Buying used diapers is the single highest-leverage move for families who want to try cloth without committing large startup costs. Facebook Marketplace, local cloth diaper swapping groups, and dedicated resale sites carry gently used pocket diapers and covers for 30 to 60 percent of retail. A $300 stash bought secondhand might cost $100 to $140, which means your break-even point arrives in the first three to four months rather than six to nine. Selling the same stash when done recovers much of that investment again, effectively making the stash a loan rather than a purchase.

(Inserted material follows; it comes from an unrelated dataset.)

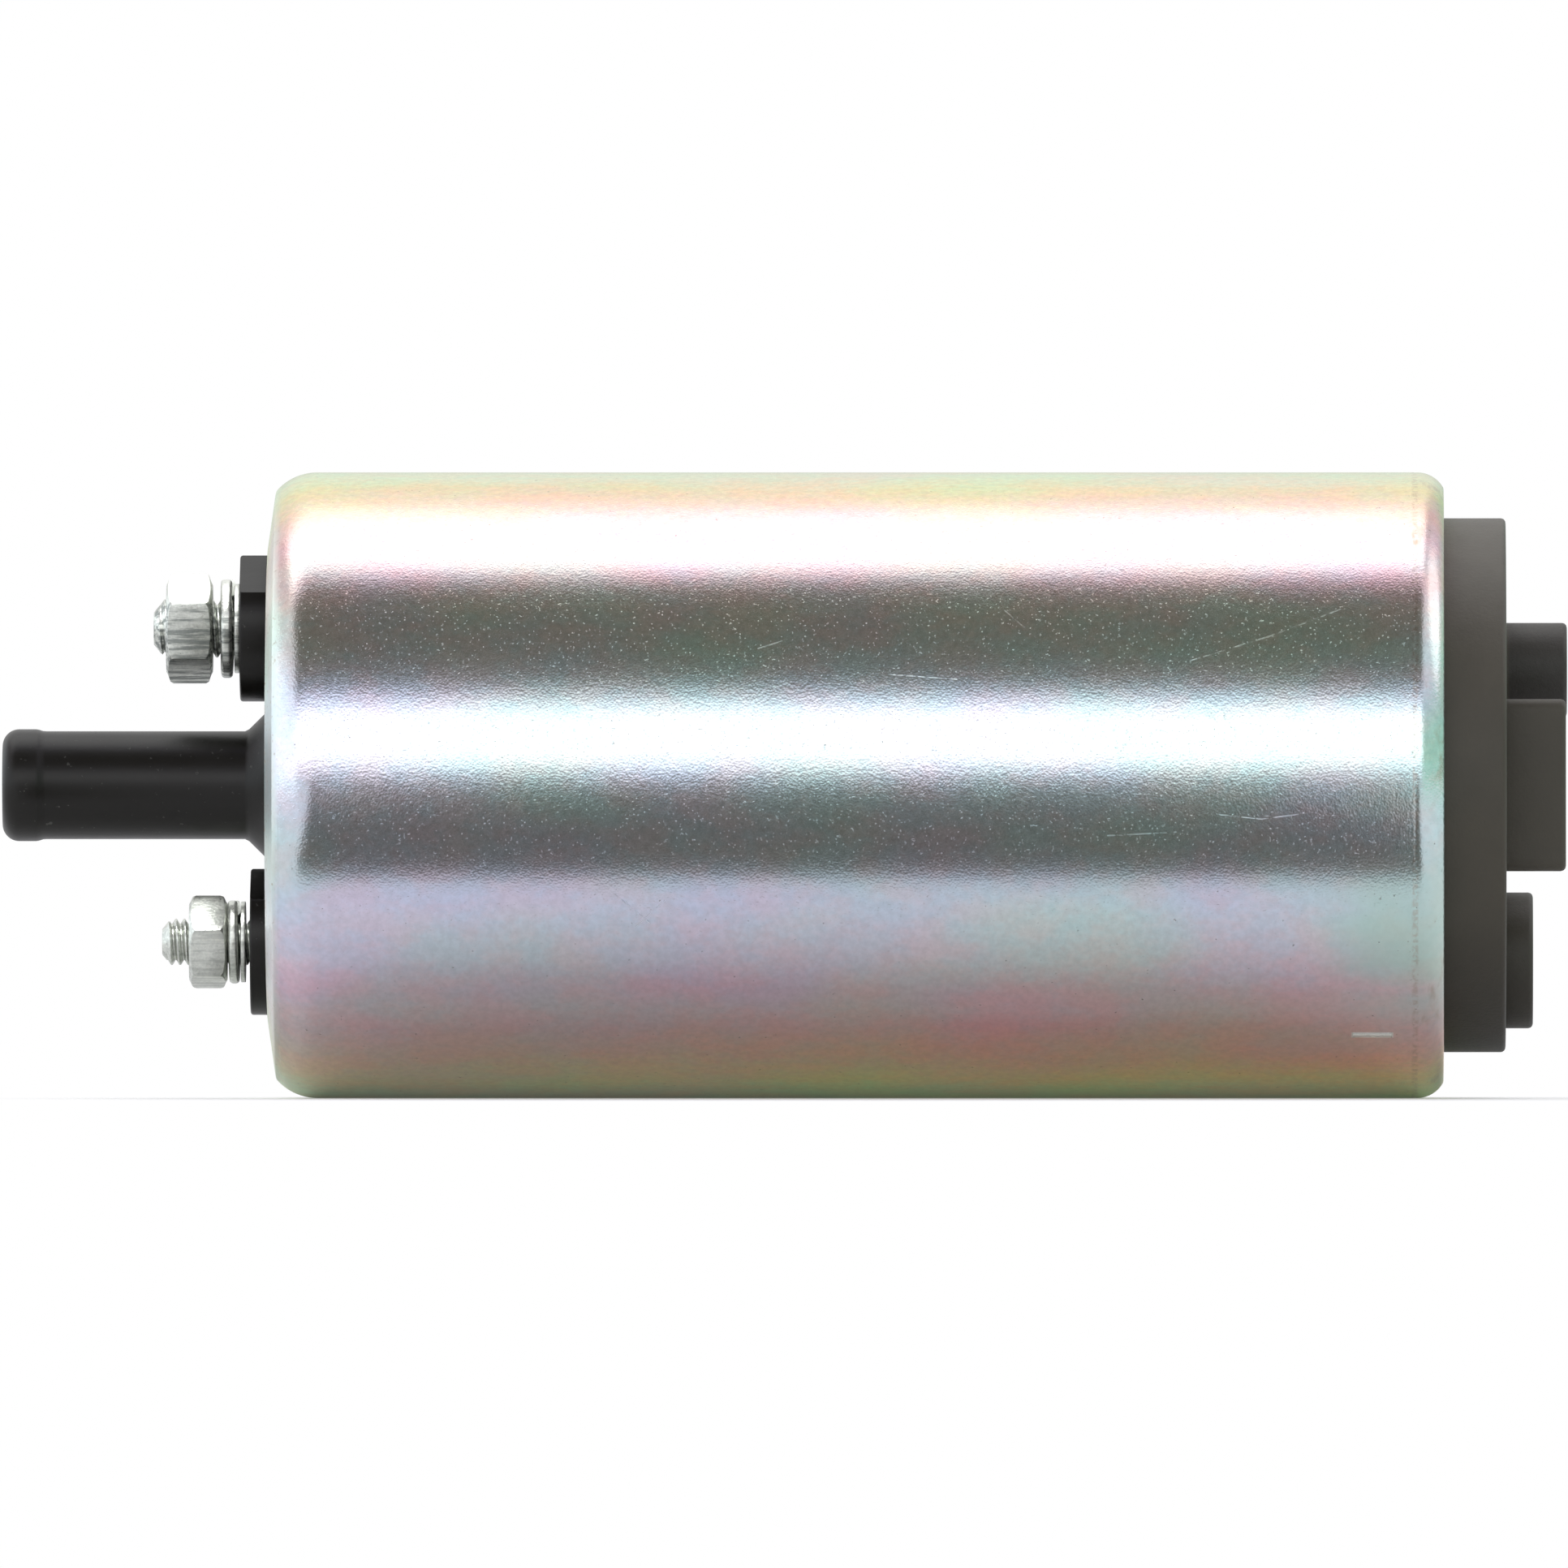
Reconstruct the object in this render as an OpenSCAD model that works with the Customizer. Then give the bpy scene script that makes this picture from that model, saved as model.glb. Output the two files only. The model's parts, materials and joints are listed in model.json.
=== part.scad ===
// In-tank fuel pump with a crimped steel shell, in millimetres.
// +X runs from the outlet nipple to the inlet cover, +Z is up, and -Y is the front.
// The origin is on the pump's axis, half way along the shell.

/* [Shell] */
// Outside diameter of the steel shell
shell_d = 52.5; // [51.5:0.5:56]
// Length of the shell, from its rolled lip to its crimp
shell_len = 98.6; // [95:0.2:110]
// Wall thickness of the shell
shell_wall = 1.6; // [1.2:0.1:1.8]
// Radius of the rolled shoulder at the outlet end
shoulder_r = 4.5; // [3.8:0.1:5.2]
// Radius of the crimped corner at the inlet end
crimp_r = 2.5; // [2:0.1:3]
// Depth of the rolled lip at the outlet end
lip_t = 1.9; // [1.6:0.1:2.2]
// Depth of the crimped flange at the inlet end
crimp_t = 1.3; // [1.1:0.1:1.6]
// Length of the stake mark near the crimp
stake_len = 3.4; // [2:0.2:5]
// Angle of the stake mark below the front
stake_angle = 52.7; // [30:1:70]

/* [Outlet nipple] */
// Outside diameter of the hose nipple
nipple_d = 9.06; // [8.6:0.02:9.4]
// Bore of the hose nipple
nipple_bore_d = 6; // [5:0.1:6.4]
// Length of the nipple, from the lip of the shell to its tip
nipple_len = 22.3; // [18:0.1:30]
// Diameter of the bead at the tip
bead_d = 9.4; // [9.4:0.02:9.8]
// Length of the bead
bead_len = 3.4; // [3:0.1:5]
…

For families diapering multiple children, the economics shift dramatically in cloth's favor. A stash used for two children in sequence roughly doubles the disposable savings without doubling the startup cost — you may need to replace elastic on a few diapers and add a handful of new covers, but most of the original investment carries over. A $400 stash used for two children over five total years of diapering can represent over $4,000 in disposable savings at typical retail diaper prices. The per-use cost drops to pennies, rivaling even the cheapest store-brand disposables bought in bulk.

Review Checklist

  • Use your actual disposable cost per diaper — check the per-unit price on your specific brand and store, not national averages, since price varies widely by retailer and buying method.
  • Estimate washing loads honestly: most families need 2 to 3 loads per week, and underestimating laundry frequency is the most common reason cloth savings projections fall short.
  • Factor in resale value — a well-maintained stash of popular brands in good condition recovers 30 to 50 percent of startup cost, meaningfully improving the total savings figure.
  • If planning to use cloth for a second child, recalculate with doubled months in diapers and the same startup cost to see the compounding savings over multiple diapering years.